Carter, Jung-hee, Yoon-hee, Dr. Jung and Ha-na hope to catch a train, operated by the Chinese government, that is carrying infected people to Dandong. On the way, Jung-hee and Dr. Jung restore Carter's memories by activating a device implanted in the back of his head. Carter remembers that he agreed to this mission in exchange for his family's freedom and that he suggested blocking his memories to ensure that he couldn't betray North Korea. Following a chase and combat with Kim's forces, the five finally manage to board the Chinese train. Yoon-hee wakes up, apparently cured from the disease. As the train is crossing a bridge, a bomb blast occurs, which makes the train head for a fall.

== Cast ==
- Joo Won as Carter Lee / Michael Bane
- Lee Sung-jae as Kim Jong-hyuk
- Jeong So-ri as Han Jung-hee
- Kim Bo-min as Jung Ha-na
- Byeon Seo-yun as Choi Yu-jin
- Jung Jae-young as Jung Byung-ho
- Jung Hae-kyun as Kim Dong-gyu
- Camilla Belle as Agnes
- Mike Colter as Smith
- Christina Donnelly as Agent 3

== Production ==
In March 2021, Joo Won was confirmed to be starring in the film. In May 2021, Lee Sung-jae confirmed his appearance.

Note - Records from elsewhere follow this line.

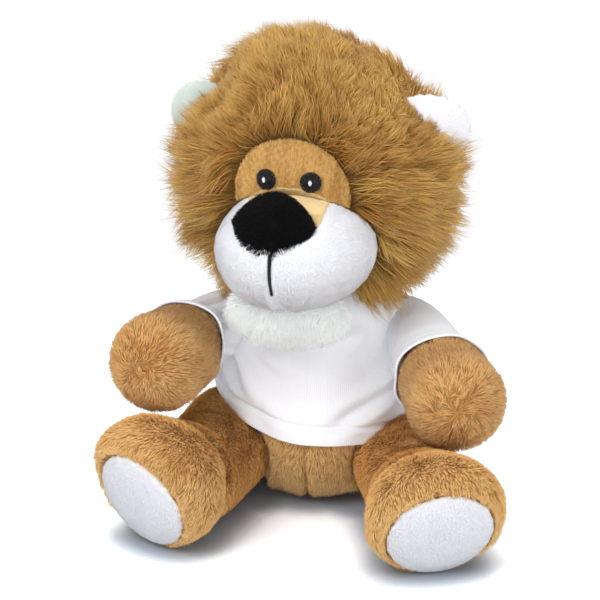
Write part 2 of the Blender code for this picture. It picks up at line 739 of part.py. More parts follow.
def make_eye(name):
    """A stitched disc with its glint, lying on the face panel's curve."""
    grow = FACE_CLOTH + GAP
    round_there = skull_radius_at(-EYE_DROP, grow)
    out = Vector((SIDES[name] * EYE_SPREAD, -math.sqrt(round_there**2 - EYE_SPREAD**2), 0)).normalized()
    base = out * (round_there + GAP) + UP * (HEAD_HEIGHT - EYE_DROP)
    turn = out.to_track_quat("Z", "Y").to_matrix().to_4x4()
    bm = egg((0, 0, 0), EYE_RADIUS, EYE_RADIUS, EYE_CROWN, EYE_CROWN, 1.0, 16, 8)
    trim(bm, Vector(), -UP)
    bmesh.ops.transform(bm, matrix=Matrix.Translation(base) @ turn, verts=bm.verts)
    finish(part(bm, f"eye_{name}", NECK), STITCH_BLACK)

    bm = egg((0, 0, 0), GLINT_WIDTH / 2, GLINT_TALL / 2, GLINT_CROWN, GLINT_CROWN, 1.0, 10, 6)
    trim(bm, Vector(), -UP)
    place = Matrix.Translation(base + out * (EYE_CROWN + GAP))
    bmesh.ops.transform(bm, matrix=place @ turn, verts=bm.verts)
    finish(part(bm, f"eye_glint_{name}", NECK), STITCH_WHITE)


def ear_turn(name):
    """The ear's frame: local Z points out of the head, local Y back."""
    rise = math.radians(EAR_RISE_DEGREES)
    return Matrix.Rotation(SIDES[name] * (math.pi / 2 - rise), 4, "Y")


def ear_space(name):
    """The slot that an ear needs in the mane to fold both ways."""
    reach = EAR_CENTRE_OUT + EAR_RADIUS
    half = EAR_HALF_THICK + GAP + reach * math.tan(math.radians(EAR_FOLD_DEGREES)) / 2
    radius = EAR_RADIUS + GAP + GAP
    bm = drum(Vector((0, 0, EAR_BASE_REACH + EAR_CENTRE_OUT)), Vector((0, 1, 0)), radius, half * 2)
    place = Matrix.Translation((0, EAR_BACK, HEAD_HEIGHT)) @ ear_turn(name)
    bmesh.ops.transform(bm, matrix=place, verts=bm.verts)
    return cutter(bm, f"ear_space_{name}", NECK)


EAR_SPACES = [ear_space(name) for name in SIDES]


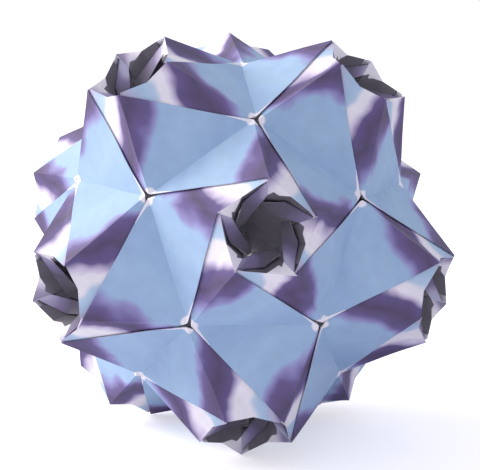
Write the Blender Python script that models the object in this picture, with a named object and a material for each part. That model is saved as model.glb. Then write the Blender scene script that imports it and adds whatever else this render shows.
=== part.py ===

Filming took place in Osong, North Chungcheong Province in late June 2021.

== Reception ==
=== Viewership ===
Within three days of release Carter recorded 27.3 million hours viewed and ranked first in Netflix's global Top 10 movie (non-English) category for the week of August 1 to 7, entering the Top 10 list in a total of 90 countries. At one point, the movie ranked in the global all-time top 10 but fell out with 65.39 million hours watched in the first 28 days.

=== Critical response ===
  Kim Na-yeon of Star News praised the direction of the action scenes, such as making the helicopter aerial battle and skydiving fight scene in live action rather than CG, and the intense action performance of Joo Won. Kim Bo-ram in her review for Yonhap News Agency praised the director for creatively weaving "breath-taking action sequences of physical combat, gun fights and large-scale helicopter stunts" but stated that the "latter part of the movie, when the true story of Carter's mission is revealed, makes the majority of the parts, including the fast-paced action scenes, almost tiring." YTN's Kang Nae-ri stated that the film fails to immerse the audience, and the tension decreases towards the second half, but praised Joo Won for his splendid action performance and digesting title role. Writing for Sports Kyunghyang, Lee Da-won criticised the director for using Joo Won's efforts in a crude way. Lee stated that the only good thing about this movie is Joo Won's action sequences but his power lasts less than 20 minutes due to the tattered story and senseless directing.

In his review for South China Morning Post, James Marsh wrote [the film's] "action feels weightless and simulated, even when propped up by Won's insanely physical performance", described the film as "dizzyingly ridiculous" and rated it 2 out of 5 stars. Rohan Naahar, writing for The Indian Express, rated the film 1 out of 5, describing it as "an action film so ridiculous that you'll often wish that you were among the scores of faceless villains whose heads are smashed to a pulp by the film's protagonist", and criticizing the film's resemblance to a video game. Writing for Mashable, Sam Haysom described the opening sequence as "dizzying, fantastically choreographed, ultra-violent, and impressively filmed" so that it "leaves you feeling sea sick and a bit drained" and stated: "The quantity and scale of action is both Carter's greatest strength and its greatest weakness. It's all very well done, but there's just too much of it." Concluding his review, Haysom wrote that the audience is "barely given time to draw a breath — and the film suffers for it."